Against the Labourite myth that socialism can be phased in gradually through bourgeois-democratic channels, Leon Trotsky stressed in his writings on Britain that the British working class needs to learn instead from the country’s revolutionary traditions. The bourgeoisie itself came to power through the Roundhead English Revolution, backed by the lower classes of the day, against the Royalist landed aristocracy. It was compelled to fight a civil war and to finish off feudal class rule with the execution of King Charles I. The republic that followed under the bourgeois revolutionary Oliver Cromwell lasted only a couple of years after his death.
But the restoration of the monarchy and the House of Lords did not restore the absolutist monarchy. The class rule of the bourgeoisie, based on a state that defended capitalist property relations, had been secured by the revolution and, as Trotsky explained, could not be liquidated by the reactionary legislation of the Restoration because “what has been written with the sword cannot be wiped out by the pen” (Where Is Britain Going? [1926]). Trotsky also pointed out that the “British bourgeoisie has erased the very memory of the seventeenth-century revolution by dissolving its past in ‘gradualness’,” all the better to prevent the working class from drawing any revolutionary lessons.
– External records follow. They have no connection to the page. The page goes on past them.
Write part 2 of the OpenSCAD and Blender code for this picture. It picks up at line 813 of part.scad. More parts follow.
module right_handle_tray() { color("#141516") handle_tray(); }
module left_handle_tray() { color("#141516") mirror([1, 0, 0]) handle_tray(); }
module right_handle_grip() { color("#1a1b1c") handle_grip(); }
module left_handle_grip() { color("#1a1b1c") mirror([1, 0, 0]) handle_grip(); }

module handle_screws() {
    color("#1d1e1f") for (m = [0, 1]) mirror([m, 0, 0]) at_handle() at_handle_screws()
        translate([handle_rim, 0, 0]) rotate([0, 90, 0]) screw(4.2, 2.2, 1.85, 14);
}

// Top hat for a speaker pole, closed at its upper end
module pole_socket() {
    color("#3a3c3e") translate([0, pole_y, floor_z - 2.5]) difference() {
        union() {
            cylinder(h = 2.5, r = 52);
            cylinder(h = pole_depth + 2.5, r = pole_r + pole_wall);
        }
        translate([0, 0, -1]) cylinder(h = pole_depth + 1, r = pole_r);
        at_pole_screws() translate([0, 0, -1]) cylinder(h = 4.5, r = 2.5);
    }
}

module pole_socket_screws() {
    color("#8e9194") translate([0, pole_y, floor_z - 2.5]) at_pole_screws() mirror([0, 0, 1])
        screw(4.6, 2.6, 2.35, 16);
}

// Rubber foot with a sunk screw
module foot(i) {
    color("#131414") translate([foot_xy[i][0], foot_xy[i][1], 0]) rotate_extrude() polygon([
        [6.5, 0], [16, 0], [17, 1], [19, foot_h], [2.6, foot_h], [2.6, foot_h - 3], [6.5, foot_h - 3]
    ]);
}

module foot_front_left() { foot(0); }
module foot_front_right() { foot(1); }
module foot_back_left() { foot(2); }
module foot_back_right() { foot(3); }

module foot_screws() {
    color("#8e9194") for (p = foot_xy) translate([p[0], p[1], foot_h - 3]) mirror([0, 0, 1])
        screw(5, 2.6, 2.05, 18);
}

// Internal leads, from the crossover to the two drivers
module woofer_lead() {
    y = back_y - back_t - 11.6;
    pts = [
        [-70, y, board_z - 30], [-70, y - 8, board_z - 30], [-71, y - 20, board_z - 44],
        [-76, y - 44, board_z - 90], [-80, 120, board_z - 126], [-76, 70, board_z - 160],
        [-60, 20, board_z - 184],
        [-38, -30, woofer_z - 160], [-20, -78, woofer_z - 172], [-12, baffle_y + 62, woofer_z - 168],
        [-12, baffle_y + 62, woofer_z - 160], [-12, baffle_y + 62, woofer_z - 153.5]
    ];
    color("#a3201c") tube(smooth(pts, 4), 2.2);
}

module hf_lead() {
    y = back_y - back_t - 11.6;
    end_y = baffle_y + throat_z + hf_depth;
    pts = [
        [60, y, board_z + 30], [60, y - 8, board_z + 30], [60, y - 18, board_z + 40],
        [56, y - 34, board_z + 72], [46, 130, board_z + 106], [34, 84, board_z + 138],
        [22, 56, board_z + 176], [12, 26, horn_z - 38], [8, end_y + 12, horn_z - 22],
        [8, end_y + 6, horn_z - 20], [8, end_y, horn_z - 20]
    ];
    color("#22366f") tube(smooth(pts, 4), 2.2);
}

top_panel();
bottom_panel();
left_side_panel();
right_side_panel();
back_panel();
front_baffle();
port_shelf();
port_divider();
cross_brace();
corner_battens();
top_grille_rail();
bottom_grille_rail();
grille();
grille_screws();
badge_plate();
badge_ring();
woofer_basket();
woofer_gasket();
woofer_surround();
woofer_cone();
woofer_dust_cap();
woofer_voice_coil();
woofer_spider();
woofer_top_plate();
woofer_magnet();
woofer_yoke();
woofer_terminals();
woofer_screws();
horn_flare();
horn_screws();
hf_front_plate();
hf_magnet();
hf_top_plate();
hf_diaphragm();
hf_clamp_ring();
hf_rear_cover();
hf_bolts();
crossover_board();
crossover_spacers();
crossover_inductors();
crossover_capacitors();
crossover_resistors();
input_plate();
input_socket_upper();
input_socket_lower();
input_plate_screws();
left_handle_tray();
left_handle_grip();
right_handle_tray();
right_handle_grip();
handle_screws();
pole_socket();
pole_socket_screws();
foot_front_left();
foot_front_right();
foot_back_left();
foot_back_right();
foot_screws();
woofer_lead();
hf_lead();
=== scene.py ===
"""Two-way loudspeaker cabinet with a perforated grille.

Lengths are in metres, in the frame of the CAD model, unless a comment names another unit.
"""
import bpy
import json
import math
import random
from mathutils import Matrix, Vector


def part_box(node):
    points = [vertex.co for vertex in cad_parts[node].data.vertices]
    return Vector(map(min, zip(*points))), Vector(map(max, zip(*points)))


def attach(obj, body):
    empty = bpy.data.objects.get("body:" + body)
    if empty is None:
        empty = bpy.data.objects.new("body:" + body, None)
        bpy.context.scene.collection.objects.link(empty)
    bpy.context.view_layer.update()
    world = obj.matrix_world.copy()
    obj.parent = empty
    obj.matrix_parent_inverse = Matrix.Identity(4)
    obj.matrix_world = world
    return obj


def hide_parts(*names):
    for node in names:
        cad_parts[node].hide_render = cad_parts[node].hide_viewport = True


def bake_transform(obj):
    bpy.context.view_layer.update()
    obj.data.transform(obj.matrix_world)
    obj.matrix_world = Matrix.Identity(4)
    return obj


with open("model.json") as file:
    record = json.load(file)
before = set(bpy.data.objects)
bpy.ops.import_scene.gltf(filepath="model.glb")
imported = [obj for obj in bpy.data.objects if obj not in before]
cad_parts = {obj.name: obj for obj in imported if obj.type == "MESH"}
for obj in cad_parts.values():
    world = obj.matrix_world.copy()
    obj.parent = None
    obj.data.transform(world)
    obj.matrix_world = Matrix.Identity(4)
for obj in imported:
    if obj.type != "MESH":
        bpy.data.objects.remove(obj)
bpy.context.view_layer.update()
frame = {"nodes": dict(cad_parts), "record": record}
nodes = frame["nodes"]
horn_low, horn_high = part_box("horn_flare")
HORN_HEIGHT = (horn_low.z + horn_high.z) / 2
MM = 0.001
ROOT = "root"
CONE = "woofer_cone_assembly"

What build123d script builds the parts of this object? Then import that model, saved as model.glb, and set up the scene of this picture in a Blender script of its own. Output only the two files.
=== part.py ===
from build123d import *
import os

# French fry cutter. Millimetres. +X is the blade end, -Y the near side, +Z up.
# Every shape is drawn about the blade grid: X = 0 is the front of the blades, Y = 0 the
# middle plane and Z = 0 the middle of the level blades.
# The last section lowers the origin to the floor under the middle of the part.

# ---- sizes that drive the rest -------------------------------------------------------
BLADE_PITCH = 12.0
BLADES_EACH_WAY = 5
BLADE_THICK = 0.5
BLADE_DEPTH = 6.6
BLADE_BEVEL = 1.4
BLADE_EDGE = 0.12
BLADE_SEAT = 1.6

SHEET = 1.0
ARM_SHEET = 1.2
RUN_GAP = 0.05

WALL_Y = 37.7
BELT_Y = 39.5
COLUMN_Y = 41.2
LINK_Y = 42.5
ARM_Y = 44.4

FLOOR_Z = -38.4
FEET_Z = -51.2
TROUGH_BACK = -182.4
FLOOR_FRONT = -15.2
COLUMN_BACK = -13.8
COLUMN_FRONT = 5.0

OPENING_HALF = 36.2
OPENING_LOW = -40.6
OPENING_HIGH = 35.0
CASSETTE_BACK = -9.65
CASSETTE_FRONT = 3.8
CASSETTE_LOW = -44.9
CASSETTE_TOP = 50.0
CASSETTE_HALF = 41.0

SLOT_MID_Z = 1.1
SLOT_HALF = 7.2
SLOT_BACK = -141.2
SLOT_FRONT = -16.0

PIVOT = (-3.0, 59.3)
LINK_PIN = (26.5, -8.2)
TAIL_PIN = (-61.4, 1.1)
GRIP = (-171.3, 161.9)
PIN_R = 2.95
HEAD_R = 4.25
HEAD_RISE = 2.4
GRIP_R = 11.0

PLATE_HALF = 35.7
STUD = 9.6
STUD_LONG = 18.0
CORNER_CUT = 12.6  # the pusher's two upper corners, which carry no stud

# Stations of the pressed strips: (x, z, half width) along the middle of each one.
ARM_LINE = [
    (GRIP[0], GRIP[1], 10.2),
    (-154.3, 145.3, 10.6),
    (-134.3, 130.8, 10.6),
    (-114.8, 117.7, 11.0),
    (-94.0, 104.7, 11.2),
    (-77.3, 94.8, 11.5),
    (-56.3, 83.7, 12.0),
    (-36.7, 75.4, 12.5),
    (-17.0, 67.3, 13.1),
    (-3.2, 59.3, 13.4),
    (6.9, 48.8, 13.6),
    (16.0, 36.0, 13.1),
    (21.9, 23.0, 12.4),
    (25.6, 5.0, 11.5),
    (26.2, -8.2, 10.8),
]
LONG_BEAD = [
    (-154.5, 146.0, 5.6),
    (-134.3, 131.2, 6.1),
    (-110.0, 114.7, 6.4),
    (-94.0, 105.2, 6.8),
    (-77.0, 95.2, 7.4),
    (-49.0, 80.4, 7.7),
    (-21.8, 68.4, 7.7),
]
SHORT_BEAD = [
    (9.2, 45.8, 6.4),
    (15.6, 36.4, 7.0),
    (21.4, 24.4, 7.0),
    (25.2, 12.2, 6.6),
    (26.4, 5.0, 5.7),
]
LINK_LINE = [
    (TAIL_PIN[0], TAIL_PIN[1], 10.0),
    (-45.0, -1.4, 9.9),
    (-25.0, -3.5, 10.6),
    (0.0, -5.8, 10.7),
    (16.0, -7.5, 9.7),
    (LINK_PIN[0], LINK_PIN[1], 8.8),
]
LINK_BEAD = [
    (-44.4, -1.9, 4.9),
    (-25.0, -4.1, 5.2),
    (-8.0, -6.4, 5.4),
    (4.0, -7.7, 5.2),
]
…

A Leninist-Trotskyist party must base itself on those lessons and on the understanding that the construction of a socialist society can only take its first step through the revolutionary overthrow of the capitalist state. The Spartacist League/Britain seeks to build a revolutionary workers party based on that programme, which saw its fulfilment in the overthrow of the capitalists and establishment of workers rule in the October 1917 Russian Revolution.